Endothelial Dysfunction in Tristetraprolin-deficient Mice is not caused by Enhanced TNF-{alpha} Expression [Gene Regulation]

April 11th, 2014 by Bollmann, F., Wu, Z., Oelze, M., Siuda, D., Xia, N., Henke, J., Daiber, A., Li, H., Stumpo, D. J., Blackshear, P. J., Kleinert, H., Pautz, A.
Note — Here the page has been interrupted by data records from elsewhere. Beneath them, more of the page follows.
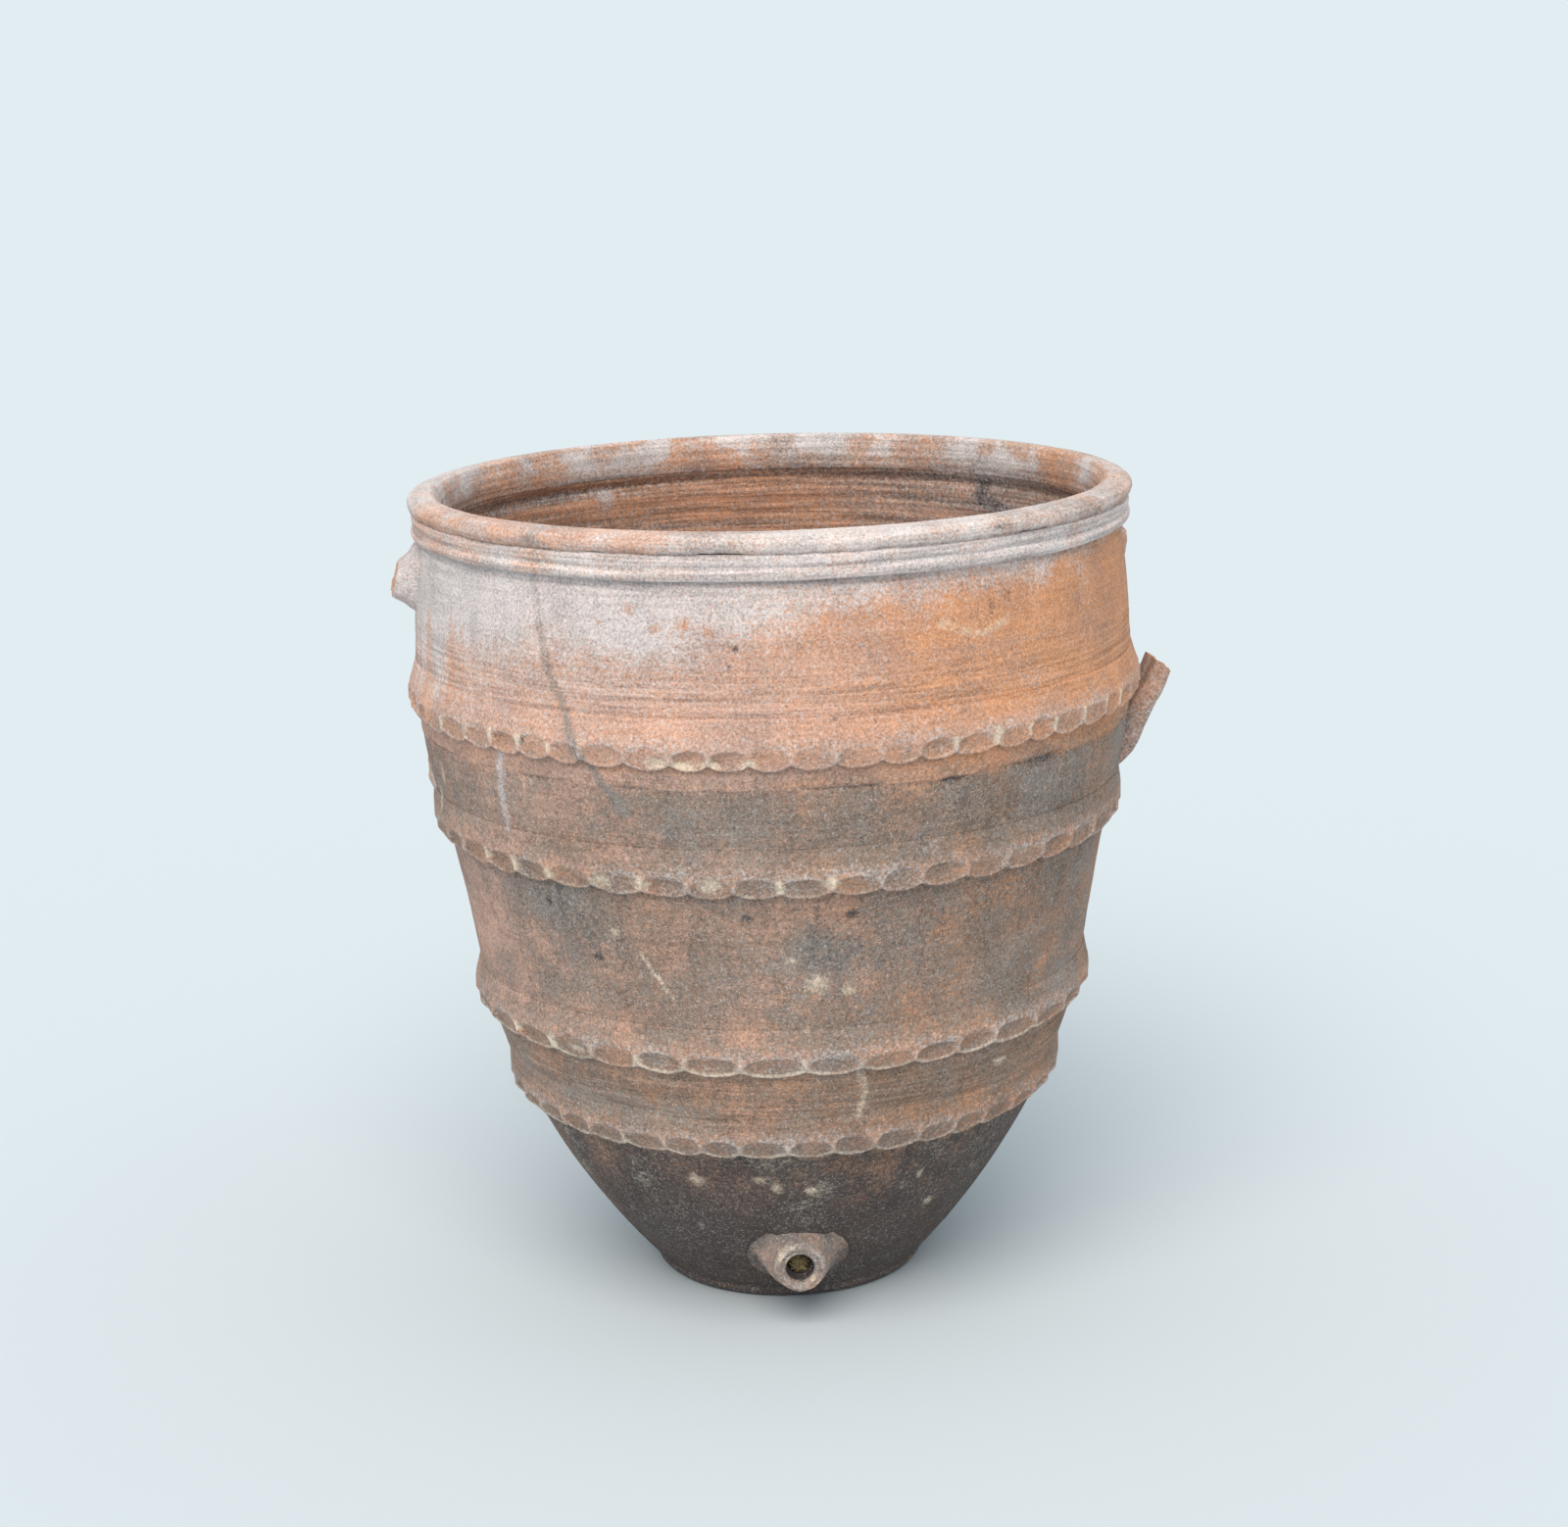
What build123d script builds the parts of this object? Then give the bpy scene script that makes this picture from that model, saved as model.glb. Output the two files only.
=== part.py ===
# Hand-built terracotta jar: wall sections stacked and lapped, thumb-pressed cordons over the
# laps, a collar and a folded rim, a drain nozzle at the foot, and the roots of two broken handles.
# Origin: centre of the underside. +Z is up, and the drain faces -Y. Lengths are in millimetres.
import os
from math import atan2, cos, degrees, hypot, radians, sin, sqrt

from build123d import *

# Wall sections from the ground up: what each adds to the height, and its outer radius at the top
base_radius = 101.0
base_corner = 9.0  # height of the rounded corner under the first coil
foot_height = 147.0
foot_top_radius = 197.0
foot_bulge = 7.0
lower_height = 72.0
lower_top_radius = 221.0
lower_bulge = 1.5
middle_height = 130.0
middle_top_radius = 244.0
middle_bulge = -1.5
upper_height = 64.0
upper_top_radius = 256.5
upper_bulge = 1.5
shoulder_height = 141.0
neck_radius = 250.0
shoulder_bulge = 4.5
wall = 13.0  # measured level, so the sloping foot is thicker through
lap = 10.0  # a lapped joint climbs this much from its outer to its inner edge
floor_thickness = 17.0

# Rim and collar
rim_height = 28.0
lip_height = 13.5  # the part of the rim that folds over the collar
lip_overhang = 10.0
lip_undercut = 6.0
mouth_radius = 237.0
mouth_crown = 1.5  # how far the rim's inner face swells into the mouth
mouth_edge = 5.0  # rounding between the inner face and the top
crown_width = 8.0
crown_fall = 1.0
collar_height = 18.0
collar_proud = 8.0
collar_edge_proud = 5.9

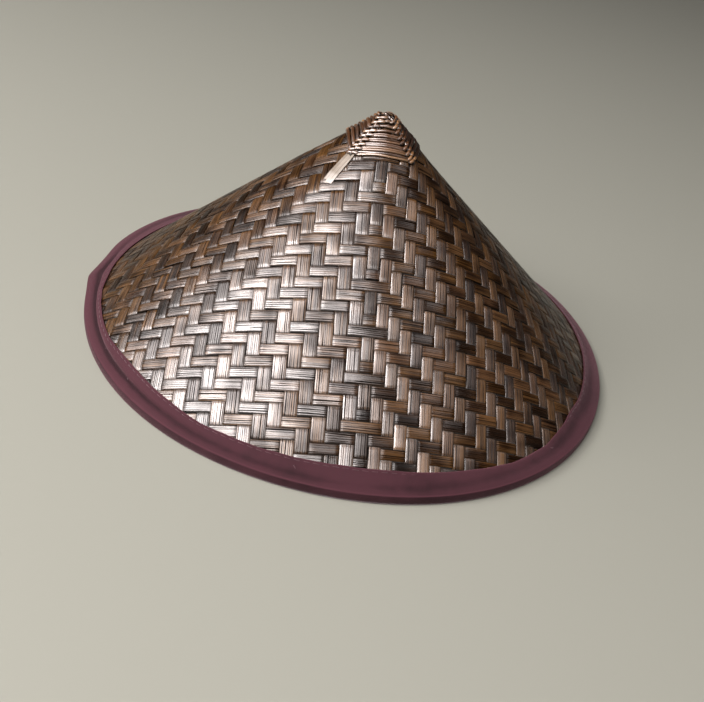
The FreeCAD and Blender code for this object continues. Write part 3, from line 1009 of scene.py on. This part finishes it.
inner_ripple = rim_ripple((150, 11, 0.10), (40, 12, 0.10))
outer_ripple = rim_ripple((90, 13, 0.12), (30, 14, 0.10))
corner_ripple = rim_ripple((70, 15, 0.10), (22, 16, 0.16))

# the tape lies flat from its inner edge to a corner over the hoop, and sags into a crease
# between them: the crease's depth in mm, then its place and width as shares of the way across
crease_depth = rim_profile([
    (-110, 0.8), (-97, 1.6), (-90, 3.2), (-70, 3.3), (-55, 2.7), (-42, 1.5), (-25, 0.85),
    (-8, 0.55), (8, 0.35), (25, 0.40), (42, 0.75), (55, 1.15), (75, 1.3), (95, 0.9), (130, 0.7),
    (175, 1.1), (215, 0.7)]) + ring_noise(BRIM_COUNT, 46, 17, 0.16)
crease_place = rim_profile([
    (-110, 0.45), (-90, 0.5), (-60, 0.52), (-42, 0.56), (-25, 0.60), (0, 0.66), (20, 0.60),
    (35, 0.40), (50, 0.34), (75, 0.34), (95, 0.45), (150, 0.5)])
crease_width = rim_profile([
    (-90, 0.13), (-70, 0.14), (-50, 0.17), (-30, 0.16), (0, 0.13), (30, 0.2), (60, 0.24),
    (90, 0.22), (180, 0.2)])
# 1 where the crease may sink beyond the ends of the splints
sag_room = rim_profile([(-112, 0), (-98, 1), (-52, 1), (-42, 0), (90, 0), (180, 0)])
CORNER_RADIUS = 209.35
corner_z = 7.35 + 0.5 * corner_ripple
corner_slant, corner_offset = to_slant_offset(CORNER_RADIUS, corner_z)


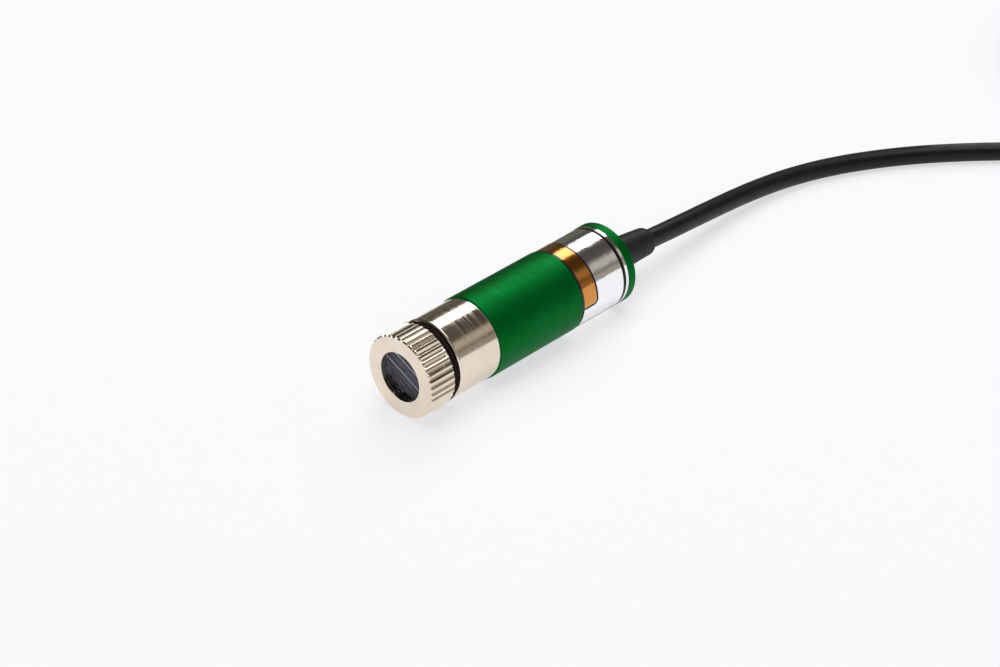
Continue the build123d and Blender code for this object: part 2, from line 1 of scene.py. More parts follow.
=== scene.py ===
"""Laser diode module: knurled focus ring, nickel barrel, green tube with a foil band, and supply lead.

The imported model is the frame. Each class below builds the visible pieces of one sub-assembly round that
frame and gives every surface its finish. Sizes are millimetres, and the meshes are made in metres. A
station is a distance along the module's axis, measured back from its front face. An angle round the axis
goes from +X towards +Z.
"""

import logging
import math
from collections.abc import Callable, Iterable, Sequence
from dataclasses import dataclass, field
from enum import Enum
from typing import Any, NamedTuple, Protocol

import bmesh
import bpy
from mathutils import Matrix, Quaternion, Vector, noise


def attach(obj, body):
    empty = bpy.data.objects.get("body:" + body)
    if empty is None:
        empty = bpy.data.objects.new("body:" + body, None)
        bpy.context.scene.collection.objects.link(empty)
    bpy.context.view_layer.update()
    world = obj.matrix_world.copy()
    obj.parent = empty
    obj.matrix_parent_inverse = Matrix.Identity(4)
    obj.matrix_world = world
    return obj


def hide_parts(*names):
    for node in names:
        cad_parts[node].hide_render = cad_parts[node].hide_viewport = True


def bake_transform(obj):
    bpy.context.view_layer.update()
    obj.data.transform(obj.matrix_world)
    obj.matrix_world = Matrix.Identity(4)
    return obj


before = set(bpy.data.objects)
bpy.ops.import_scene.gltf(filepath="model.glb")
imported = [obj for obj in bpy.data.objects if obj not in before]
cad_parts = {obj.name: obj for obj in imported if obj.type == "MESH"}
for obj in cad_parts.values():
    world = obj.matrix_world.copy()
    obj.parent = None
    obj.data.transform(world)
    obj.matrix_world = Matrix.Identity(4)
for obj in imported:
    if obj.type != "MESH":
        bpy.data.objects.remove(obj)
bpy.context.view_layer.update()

log = logging.getLogger("laser_module")

MM = 0.001
AXIS_HEIGHT = 8.0
FRONT_Y = -26.6
REAR_STATION = 53.2
PRESS_GAP = 0.02
NOISE_SPAN = (0.3, 0.7)
EASE_STEPS = 3
FLAT_START = 1.6

Pair = tuple[float, float]
Triple = tuple[float, float, float]
Colour = tuple[float, float, float]
Node = bpy.types.Node
Socket = bpy.types.NodeSocket
Material = bpy.types.Material
Object = bpy.types.Object
Faces = list[tuple[int, ...]]


class Body(Enum):
    """The bodies of the frame that pieces ride on."""

    HOUSING = "housing"
    SPRING_SEAT = "spring_seat"
    FOCUS_HEAD = "focus_head"


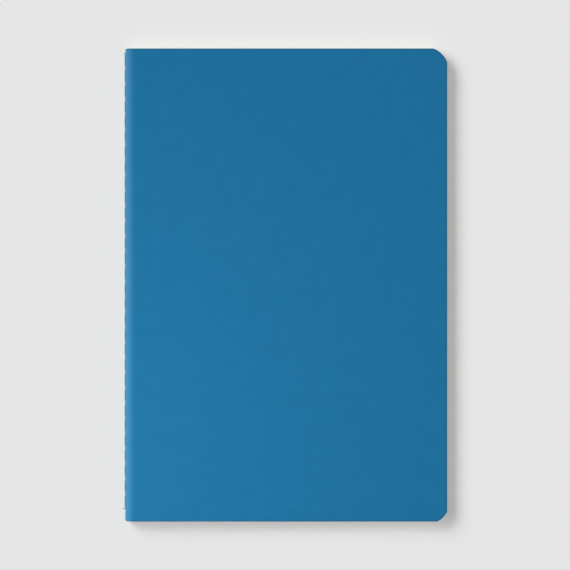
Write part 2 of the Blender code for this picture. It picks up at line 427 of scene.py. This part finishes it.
def start_material(name, **shader_values):
    """A material with one principled shader, whose plain values stay on its own sockets."""
    material = bpy.data.materials.new(name)
    material.use_nodes = True
    shader = material.node_tree.nodes["Principled BSDF"]
    for key, value in shader_values.items():
        shader.inputs[key.replace("_", " ")].default_value = value
    return material, material.node_tree, shader


print("Middle grey #808080 is", round(colour("#808080")[0], 3), "in linear light")

# %% [markdown]
# Both card and paper are darker along the trimmed edge. On the card that band is mostly painted shade, for
# the rounded cut edge turning away from the light, and partly the darker line where the knife packed the
# fibres. The paper's cut edges are a shade darker than its faces. It could be painted on an image, but worked
# out from each point's place it stays sharp at any distance.
# The distance to the outline is the least of three: to the fore-edge, to the head or foot, and to the knife's
# arc.

# %% Distance to the trimmed edge
def place_on_sheet(tree):
    """The place of a point: on a sheet, millimetres from the fore-edge, along the spine, and a seed; on a
    thread, millimetres around and along it, and its painted valley shade.
    """
    return add_node(tree, "ShaderNodeAttribute", attribute_name="place_mm").outputs["Vector"]


def edge_distance(tree, place):
    """Millimetres from the trimmed outline, which has two cut corners."""
    parts = add_node(tree, "ShaderNodeSeparateXYZ", {0: place})
    height = add_node(tree, "ShaderNodeMath", {0: parts.outputs[1]}, operation="ABSOLUTE")
    down = add_node(tree, "ShaderNodeMath", {0: HALF_LENGTH / MM, 1: height.outputs[0]}, operation="SUBTRACT")
    centre = add_node(tree, "ShaderNodeMapRange", {
        "Value": parts.outputs[1], "From Min": -1.0, "From Max": 1.0,
        "To Min": knife_centre(FOOT_CUT) / MM, "To Max": knife_centre(HEAD_CUT) / MM})
    short_x = add_node(tree, "ShaderNodeMath", {0: centre.outputs[0], 1: parts.outputs[0]},
                       operation="SUBTRACT")
    short_y = add_node(tree, "ShaderNodeMath", {0: centre.outputs[0], 1: down.outputs[0]},
                       operation="SUBTRACT")
    over_x = add_node(tree, "ShaderNodeMath", {0: short_x.outputs[0], 1: 0.0}, operation="MAXIMUM")
    over_y = add_node(tree, "ShaderNodeMath", {0: short_y.outputs[0], 1: 0.0}, operation="MAXIMUM")
    both = add_node(tree, "ShaderNodeCombineXYZ", {0: over_x.outputs[0], 1: over_y.outputs[0]})
    reach = add_node(tree, "ShaderNodeVectorMath", {0: both.outputs[0]}, operation="LENGTH")
    to_arc = add_node(tree, "ShaderNodeMath", {0: KNIFE_RADIUS / MM, 1: reach.outputs["Value"]},
                      operation="SUBTRACT")
    to_edge = add_node(tree, "ShaderNodeMath", {0: parts.outputs[0], 1: down.outputs[0]}, operation="MINIMUM")
    return add_node(tree, "ShaderNodeMath", {0: to_arc.outputs[0], 1: to_edge.outputs[0]},
                    operation="MINIMUM").outputs[0]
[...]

Cardiovascular events are important co-morbidities in patients with chronic inflammatory diseases like rheumatoid arthritis (RA). Tristetraprolin (TTP) regulates pro-inflammatory processes through mRNA destabilization. Therefore, TTP-deficient mice (TTP-/- mice) develop a chronic inflammation resembling human RA. We used this mouse model to evaluate molecular signaling pathways contributing to the enhanced atherosclerotic risk in chronic inflammatory diseases. In the aorta of TTP-/- mice we observed elevated mRNA expression of known TTP targets like tumor necrosis factor-α (TNF-α) and macrophage inflammatory protein-1α, as well as of other pro-atherosclerotic marker genes, like Calgranulin A, Cathepsin S, and Osteopontin. Independent of cholesterol levels TTP-/- mice showed a significant reduction of acetylcholine-induced, nitric oxide-mediated vasorelaxation. The endothelial dysfunction in TTP-/- mice was associated with increased levels of reactive oxygen and nitrogen species (RONS), indicating an enhanced nitric oxide inactivation by RONS in the TTP-/- animals. The altered RONS generation correlates with increased expression of NADPH oxidase 2 (Nox2) resulting from enhanced Nox2 mRNA stability. Although TNF-α is believed to be a central mediator of inflammation-driven atherosclerosis, genetic inactivation of TNF-α did neither improve endothelial function nor normalize Nox2 expression or RONS production in TTP-/- animals. Systemic inflammation caused by TTP-deficiency leads to endothelial dysfunction. This process is independent of cholesterol and not mediated by TNF-α solely. Thus, other mediators, which need to be identified, contribute to enhanced cardiovascular risk in chronic inflammatory diseases.